Accountability and Advocacy
People participate online to different degrees and for a wide range of purposes. Are Crystal’s algorithms attuned to these nuances? We don’t know because they are proprietary. Any assessment of bias is difficult and perhaps only possible through reverse engineering and the recent turn towards algorithmic accountability. Social values and assumptions are baked into technologies, often in ways that are initially imperceptible to designers. The consequences of these biases and the errors and misjudgments that result are fully capable of being insignificant for some and harmful for others.

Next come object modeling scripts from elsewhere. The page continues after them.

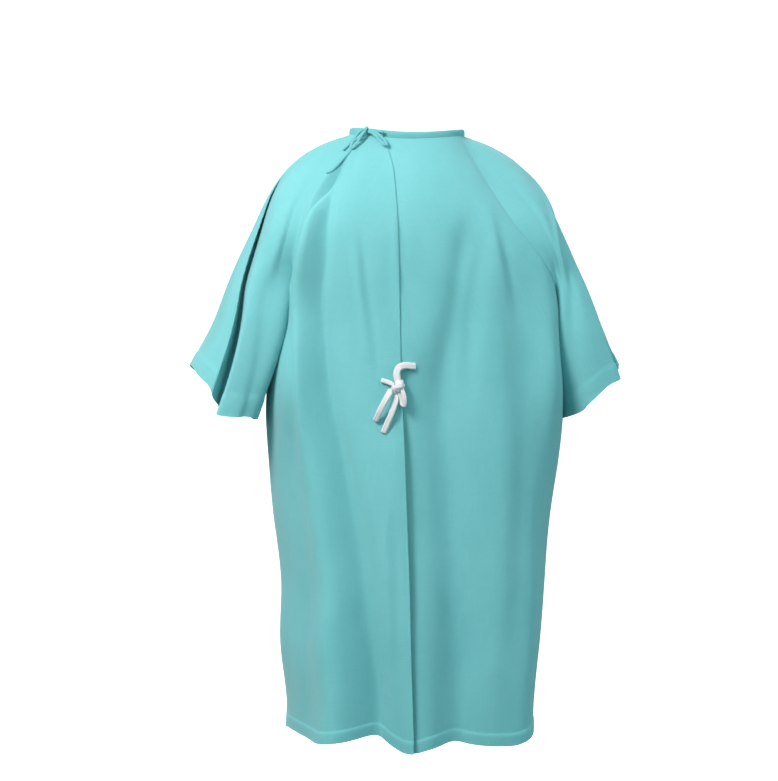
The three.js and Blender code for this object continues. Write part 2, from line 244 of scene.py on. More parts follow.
BACK = SimpleNamespace(
    sign=1, neck_depth=NECK_BACK_DEPTH, neck_drop=NECK_BACK_DROP, raglan=BACK_RAGLAN, fall=back_fall,
    depth=back_depth, sleeve_depth=SLEEVE_BACK_DEPTH, hem=HEM_LEVEL, hem_turn=2,
)
FRONT = SimpleNamespace(
    sign=-1, neck_depth=NECK_FRONT_DEPTH, neck_drop=NECK_FRONT_DROP, raglan=FRONT_RAGLAN, fall=front_fall,
    depth=front_depth, sleeve_depth=SLEEVE_FRONT_DEPTH, hem=HEM_LEVEL + FRONT_HEM_RISE, hem_turn=1,
)


def neck_point(angle):
    side = BACK if math.sin(angle) >= 0 else FRONT
    x, y = NECK_HALF_WIDTH * math.cos(angle), side.neck_depth * math.sin(angle)
    return np.array([x, y, -side.neck_drop * math.sin(angle) ** 2])


def seam_point(side, m):
    """The left raglan seam, from the neckline at m = 0 to the underarm at m = 1."""
    start = neck_point(side.sign * side.raglan)
    m = min(1.0, m)
    bulge = SHOULDER_BLADE_BULGE * max(0.0, math.sin(math.pi * m**1.3)) ** 0.8
    y = start[1] * (1 - m) + side.sign * bulge
    return np.array([mix(start[0], CHEST_HALF_WIDTH, m), y, mix(start[2], UNDERARM_LEVEL, m)])


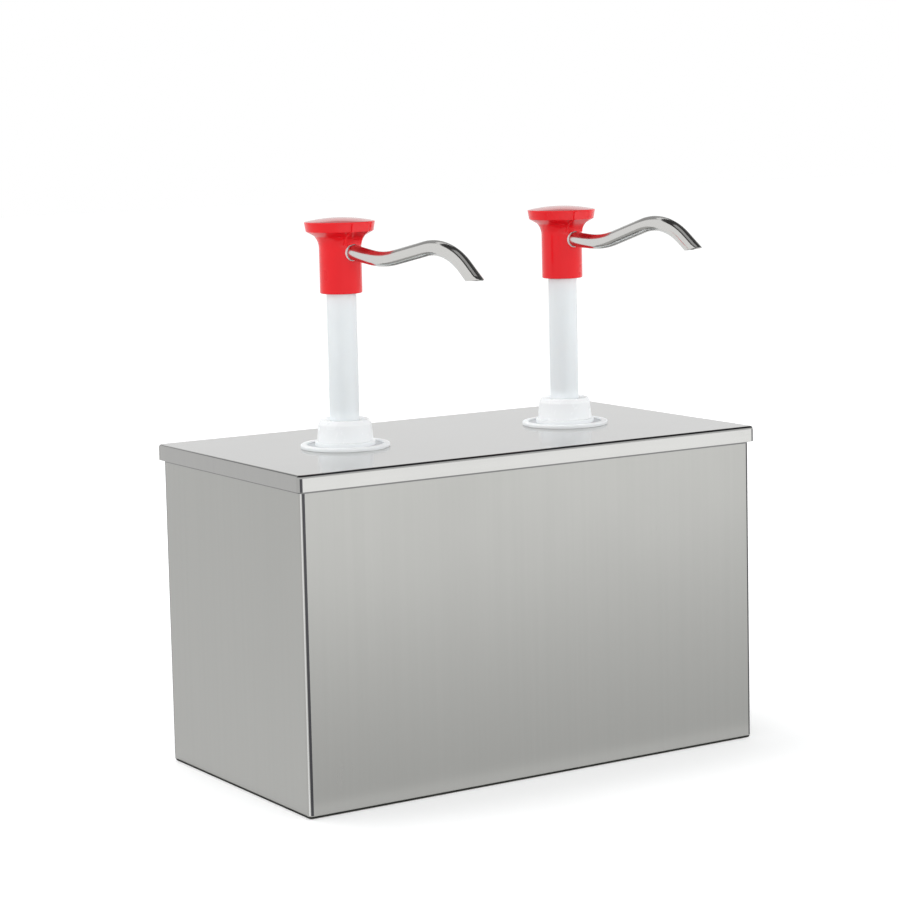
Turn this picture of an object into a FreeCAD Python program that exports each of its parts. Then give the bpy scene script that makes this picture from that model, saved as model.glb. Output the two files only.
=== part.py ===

When we examine the capabilities of new technologies like Crystal we should also consider how we can develop and advocate for technical patches that offer us more control over how our data is being used. For example, given that Crystal relies on social media platforms for a great deal of its data, we can imagine a patch that would give platform users the capacity to determine whether apps that people in their social networks use can have access to their data.
Now … how do we go about advocating for it?